Required task —
Print verbatim the opening line of the material and every subsequent line through the one containing "grids.append((roughened(points), False, False))".

(Records with modeling code)
***

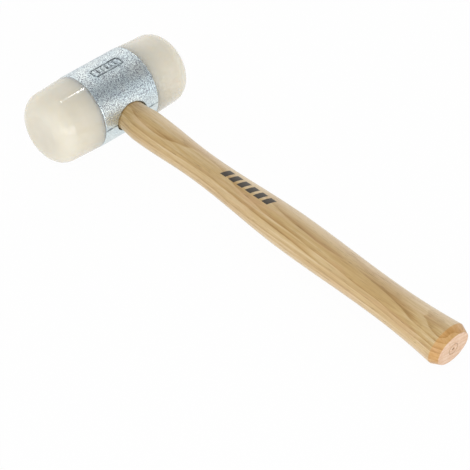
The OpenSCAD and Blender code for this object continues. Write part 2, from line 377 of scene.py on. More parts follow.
def casingSkin():
    # two bands over the crest and under the keel, two patches that run in over the lip of the eye
    # and down its wall, and two spun ends with their rims and sockets
    step = casing["gridStep"]
    steps = casing["curveSteps"]
    quarter = casingRadius * math.pi / 2
    straight = casingHalf - casing["rimRound"]
    bandHalf = quarter - casing["patchHalf"]
    rowCount = int(round(2 * straight / step))
    patchCount = int(round(2 * casing["patchHalf"] / step))
    bandCount = int(round(2 * bandHalf / step))
    along = np.linspace(-straight, straight, rowCount + 1)
    patchAround = np.linspace(-casing["patchHalf"], casing["patchHalf"], patchCount + 1)
    bandAround = np.linspace(-bandHalf, bandHalf, bandCount + 1)
    grids = []
    for middle in (0, 2 * quarter):
        points = onSkin(middle + bandAround[:, None], along[None, :])
        grids.append((roughened(points), False, False))

    # patches: straight rays from the eye's lip, an ellipse, to the patch's four sides
    border = np.vstack([
        np.stack([patchAround[:-1], np.full(patchCount, along[0])], -1),
        np.stack([np.full(rowCount, patchAround[-1]), along[:-1]], -1),
        np.stack([patchAround[:0:-1], np.full(patchCount, along[-1])], -1),
        np.stack([np.full(rowCount, patchAround[0]), along[:0:-1]], -1),
    ])
    half = np.array([casing["eyeHeight"], casing["eyeWidth"]]) / 2
    t = np.arctan2(border[:, 1] / half[1], border[:, 0] / half[0])
    edge = half * np.stack([np.cos(t), np.sin(t)], -1)
    normal = np.stack([np.cos(t) / half[0], np.sin(t) / half[1]], -1)
    normal /= np.linalg.norm(normal, axis=1, keepdims=True)
    lip = casing["eyeLip"]
    start = edge + lip * normal
    start = np.stack([casingRadius * np.arcsin(start[:, 0] / casingRadius), start[:, 1]], -1)
    outwards = (np.linspace(0, 1, casing["patchRings"] + 1) ** casing["patchSpread"])[:, None, None]
    flat = start + (border - start) * outwards

    # the lip is a quarter of a circle, and the wall shrinks straight in to the middle of the casing
    angle = np.linspace(0, math.pi / 2, steps + 1)[1:, None]
    low = edge[None] + lip * (1 - np.sin(angle))[..., None] * normal[None]
    outX = np.sqrt(casingRadius**2 - low[..., 0] ** 2) - lip * (1 - np.cos(angle))
    inwards = np.linspace(1, 0, 9)[1:, None]
    for side in (1, -1):
        skin = onSkin(side * (quarter + flat[..., 0]), flat[..., 1])
        lipPoints = np.stack([side * outX, low[..., 1], -low[..., 0]], -1)
        wall = np.stack([
            side * outX[-1] * inwards, edge[:, 1] + 0 * inwards, -edge[:, 0] + 0 * inwards,
        ], -1)
        fade = np.linspace(1, 0, steps + 1)[1:, None]
        rows = [roughened(skin)[::-1], roughened(lipPoints, fade), wall]
        grids.append((np.vstack(rows), False, True))

    # rims, end faces and sockets
    turn = np.concatenate([
        bandAround[:-1],
        quarter + patchAround[:-1],
        2 * quarter + bandAround[:-1],
        3 * quarter + patchAround[:-1],
    ]) / casingRadius
    rim, chamfer = casing["rimRound"], casing["socketChamfer"]
    mouth, floor = casing["socketRadius"], casingHalf - casing["socketDepth"]
    rimArc = arc((casingRadius - rim, straight), rim, 0, 90, steps)
    profile = np.vstack([
        rimArc[:-1],
        segment(rimArc[-1], (mouth + chamfer, casingHalf), 6),
        segment((mouth + chamfer, casingHalf), (mouth, casingHalf - chamfer), 2),
        segment((mouth, casingHalf - chamfer), (mouth, floor), 6),
        segment((mouth, floor), (0, floor), 10),
        [(0, floor)],
    ])
    fade = np.linspace(1, 0, steps + 1)[:, None]
    for side in (1, -1):
        points = spunAboutHead(profile, side, turn)
        rough = roughened(points[:steps + 1], fade)
        grids.append((np.vstack([rough, points[steps + 1:]]), False, True))
    return [(toRow(points), rows, columns, 0) for points, rows, columns in grids]


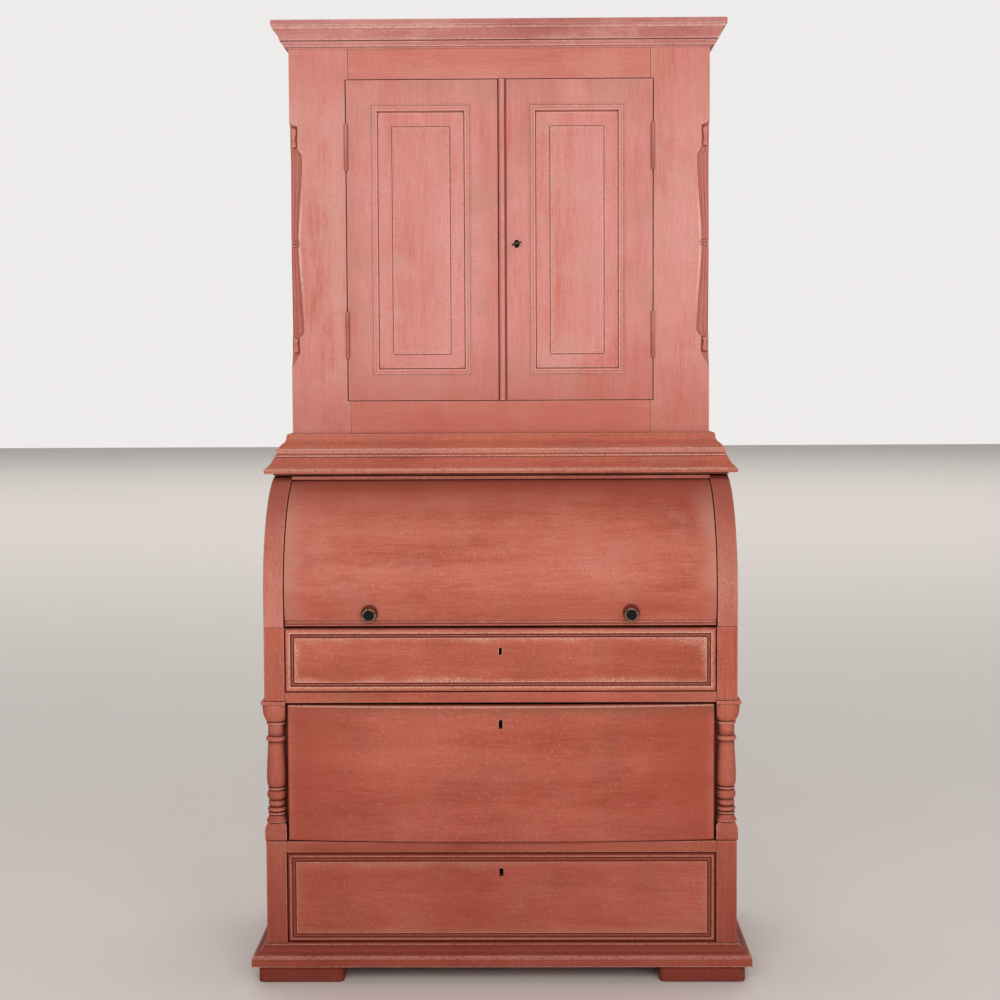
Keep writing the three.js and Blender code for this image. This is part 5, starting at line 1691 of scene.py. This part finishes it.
@dataclass
class Studio:
    """Floor, light and the camera at the photograph's angle."""

    camera_place: Point = (0.0534, -4.479, 1.3583)
    focal_px: float = 1923.5
    picture_px: float = 1000.0
    sensor: float = 36.0
    yaw: float = -0.01247
    pitch: float = 0.06739
    roll: float = -0.00471
    warm: Point = (1.0, 0.97, 0.94)
    fill: tuple[Colour, float] = ((1.0, 0.985, 0.97, 1.0), 0.24)
    backdrop: tuple[Colour, float] = ((0.86, 0.84, 0.83, 1.0), 1.0)
    floor_reach: float = 30.0

    def link(self, name: str, data: bpy.types.ID) -> bpy.types.Object:
        """Put data in the scene as an object.

        Args:
            name: The object's name.
            data: Its mesh, light or camera.

        Returns:
            The object.
        """
        made = bpy.data.objects.new(name, data)
        bpy.context.scene.collection.objects.link(made)
        return made

    def camera(self) -> None:
        """Set the camera where the photograph was taken from."""
        data = bpy.data.cameras.new("camera")
        data.sensor_width = self.sensor
        data.lens = self.focal_px / self.picture_px * self.sensor
        data.clip_end = 200.0
        cos_p, sin_p = math.cos(self.pitch), math.sin(self.pitch)
        cos_y, sin_y = math.cos(self.yaw), math.sin(self.yaw)
        cos_r, sin_r = math.cos(self.roll), math.sin(self.roll)
        ahead = Vector((cos_p * sin_y, cos_p * cos_y, -sin_p))
        right = Vector((cos_y, -sin_y, 0.0))
        up = Vector((sin_p * sin_y, sin_p * cos_y, cos_p))
        turn = Matrix((right * cos_r + up * sin_r, up * cos_r - right * sin_r, -ahead)).transposed()
        made = self.link("camera", data)
        made.matrix_world = Matrix.Translation(self.camera_place) @ turn.to_4x4()
        bpy.context.scene.camera = made

    def lamp(self, name: str, place: Point, target: Point, size: Pair, power: float) -> None:
        """Hang a soft light that faces a point.

        Args:
            name: The light's name.
            place: Where it hangs.
            target: The point that it faces.
            size: Its width and height.
            power: Its power in watts.
        """
        data = bpy.data.lights.new(name, "AREA")
        data.shape, data.energy, data.color = "RECTANGLE", power, self.warm
        data.size, data.size_y = size
        made = self.link(name, data)
        made.location = place
        made.rotation_euler = (Vector(target) - Vector(place)).to_track_quat("-Z", "Y").to_euler()

    def world(self) -> None:
        """Light from all round, with a plain pale background."""
        world = bpy.data.worlds.new("studio")
        bpy.context.scene.world = world
        world.use_nodes = True
        graph = Graph(world.node_tree)
        rays = graph.node("LightPath").outputs
        seen = graph.math("MAXIMUM", rays["Is Camera Ray"], rays["Is Glossy Ray"])
        seen = graph.math("MAXIMUM", seen, rays["Is Transmission Ray"])
        fill, pale = (
            graph.node("Background", {"Color": colour, "Strength": strength}).outputs[0]
            for colour, strength in (self.fill, self.backdrop)
        )
        mixed = graph.node("MixShader", {0: seen, 1: fill, 2: pale})
        graph.node("OutputWorld", {"Surface": mixed.outputs[0]})

    def floor(self) -> None:
        """Lay the pale floor."""
        mesh = bpy.data.meshes.new("studio_floor")
        r = self.floor_reach
        mesh.from_pydata([(-r, -r, 0), (r, -r, 0), (r, r, 0), (-r, r, 0)], [], [[0, 1, 2, 3]])
        mesh.materials.append(FLOOR.material())
        self.link("studio_floor", mesh)

    def build(self) -> None:
        """Set up the studio."""
        bpy.context.scene.view_settings.view_transform = "Standard"
        self.camera()
        self.world()
        self.floor()
        self.lamp("key_light", (-0.8, -4.0, 2.2), (0, 0, 1.4), (2.2, 1.8), 71.0)
        self.lamp("fill_light", (1.5, -3.9, 1.9), (0, 0, 1.3), (1.8, 2.0), 57.0)
        self.lamp("top_light", (0.0, 0.4, 4.2), (0, 0.1, 1.5), (2.4, 1.6), 12.0)
        self.lamp("floor_light", (0.0, 14.0, 9.0), (0, 14.0, 0.0), (30.0, 18.0), 1500.0)
        log.info("studio: camera, floor and four lights")


def main() -> None:
    """Build the bookcase from the floor up, then the studio round it."""
    logging.basicConfig(level=logging.INFO, format="%(name)s: %(message)s")
    BureauCase().dress()
    Mouldings().dress()
    TurnedColumn().dress()
    bottom_drawer = FlatDrawer(
        "bottom_drawer", key_drop=34.0, margin=8.8, band=10.8, bead=5.6, paint=LOWER_DRAWER_PAINT,
        rubbed=0.36, edge_shade=0.9, edge_reach=4.0, key=(5.2, 9.6, 18.5),
    )
    bottom_drawer.dress()
    BowedDrawer().dress()
    FlatDrawer("top_drawer", key_drop=42.0).dress()
    CylinderFall().dress()
    place_all("desk interior", [Piece("writing_bed", PINE, arris=1.5), box("pigeonhole_case", 0.8)])
    CupboardCase().dress()
    CupboardDoor(Side.LEFT, stiles=(60.5, 67.1)).dress()
    CupboardDoor(Side.RIGHT, stiles=(74.6, 67.4)).dress()
    MeetingEdge().dress()
    Studio().build()


if __name__ == "__main__":
    main()
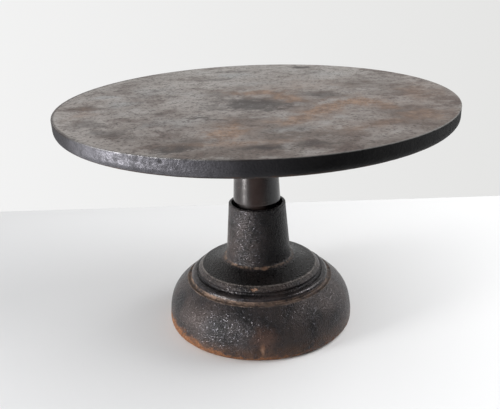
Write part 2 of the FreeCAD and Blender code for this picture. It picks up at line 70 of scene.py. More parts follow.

***

Full answer —
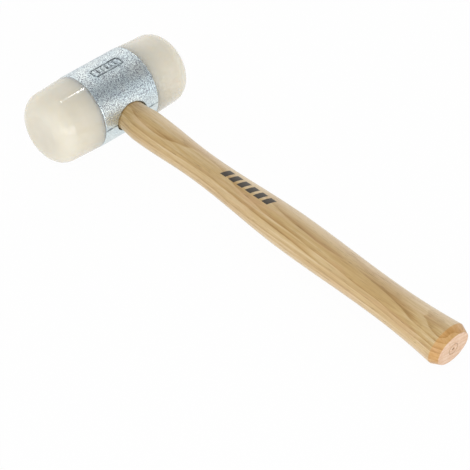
The OpenSCAD and Blender code for this object continues. Write part 2, from line 377 of scene.py on. More parts follow.
def casingSkin():
    # two bands over the crest and under the keel, two patches that run in over the lip of the eye
    # and down its wall, and two spun ends with their rims and sockets
    step = casing["gridStep"]
    steps = casing["curveSteps"]
    quarter = casingRadius * math.pi / 2
    straight = casingHalf - casing["rimRound"]
    bandHalf = quarter - casing["patchHalf"]
    rowCount = int(round(2 * straight / step))
    patchCount = int(round(2 * casing["patchHalf"] / step))
    bandCount = int(round(2 * bandHalf / step))
    along = np.linspace(-straight, straight, rowCount + 1)
    patchAround = np.linspace(-casing["patchHalf"], casing["patchHalf"], patchCount + 1)
    bandAround = np.linspace(-bandHalf, bandHalf, bandCount + 1)
    grids = []
    for middle in (0, 2 * quarter):
        points = onSkin(middle + bandAround[:, None], along[None, :])
        grids.append((roughened(points), False, False))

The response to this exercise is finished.